How the Blockchain Works

With blockchain technology, you have complete ownership and control over your data because it is distributed across thousands of computers rather than a single entity.

Blockchains work through something called a ‘node’, which is basically a device (like a laptop or server) that checks to see if transactions are real and valid.

These nodes connect to form a network without any central authority through a P2P (Peer-to-Peer) system.

Peer to Peer
Peer to Peer

To understand how this works, let's use an example to help you visualize this. If Alice wants to send Bob $10, she can do so through her bank, and the money will pass through her bank before reaching Bob’s account.

But if Alice chooses to use the blockchain, the process is different. Her money will move through the network of nodes instead of a centralized bank. This means that no one person or organization can control her money or prevent her from transferring it.

Each node acts independently and stores a copy of every transaction made. But you may wonder, how do we prevent others from editing or altering past transactions?

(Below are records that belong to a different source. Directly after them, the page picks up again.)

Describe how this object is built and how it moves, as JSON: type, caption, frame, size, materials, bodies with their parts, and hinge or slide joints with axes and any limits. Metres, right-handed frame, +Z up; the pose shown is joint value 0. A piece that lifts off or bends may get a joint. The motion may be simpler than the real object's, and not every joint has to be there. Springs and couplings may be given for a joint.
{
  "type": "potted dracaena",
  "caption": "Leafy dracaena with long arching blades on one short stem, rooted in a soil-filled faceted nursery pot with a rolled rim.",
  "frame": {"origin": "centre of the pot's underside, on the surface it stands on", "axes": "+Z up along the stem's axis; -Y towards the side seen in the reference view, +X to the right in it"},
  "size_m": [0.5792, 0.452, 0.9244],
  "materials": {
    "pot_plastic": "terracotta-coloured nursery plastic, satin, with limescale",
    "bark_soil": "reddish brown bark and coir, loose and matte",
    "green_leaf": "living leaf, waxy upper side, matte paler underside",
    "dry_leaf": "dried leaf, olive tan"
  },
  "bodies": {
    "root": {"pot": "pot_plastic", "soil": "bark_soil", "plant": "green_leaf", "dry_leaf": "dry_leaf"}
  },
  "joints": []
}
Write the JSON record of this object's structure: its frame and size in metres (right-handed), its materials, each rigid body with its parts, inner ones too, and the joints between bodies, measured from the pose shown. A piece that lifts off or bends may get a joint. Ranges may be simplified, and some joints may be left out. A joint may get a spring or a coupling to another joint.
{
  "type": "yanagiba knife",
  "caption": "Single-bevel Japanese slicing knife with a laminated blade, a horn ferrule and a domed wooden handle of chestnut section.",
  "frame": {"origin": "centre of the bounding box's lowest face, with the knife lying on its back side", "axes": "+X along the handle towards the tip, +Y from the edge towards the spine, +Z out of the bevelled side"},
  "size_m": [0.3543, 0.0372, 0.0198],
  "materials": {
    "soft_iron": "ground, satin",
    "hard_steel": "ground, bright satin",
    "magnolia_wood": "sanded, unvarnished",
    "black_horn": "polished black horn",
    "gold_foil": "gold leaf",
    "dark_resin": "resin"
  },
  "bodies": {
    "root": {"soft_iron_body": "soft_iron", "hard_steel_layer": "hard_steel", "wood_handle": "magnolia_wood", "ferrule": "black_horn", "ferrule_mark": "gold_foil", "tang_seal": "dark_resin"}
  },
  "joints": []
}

This is where consensus mechanisms come to play. Each blockchain has a unique system that ensures that past transactions cannot be changed and new transactions are legitimate. We’ll talk more about this in a later lesson.

Now, back to nodes from a security perspective.

If one node is compromised or hacked, it will not affect the other nodes in the network. Unlike centralized systems used by most companies, each node can flag any unsolicited activity attempting to tamper with the original transaction. The blockchain’s transparency allows for public verification by any actor in the system.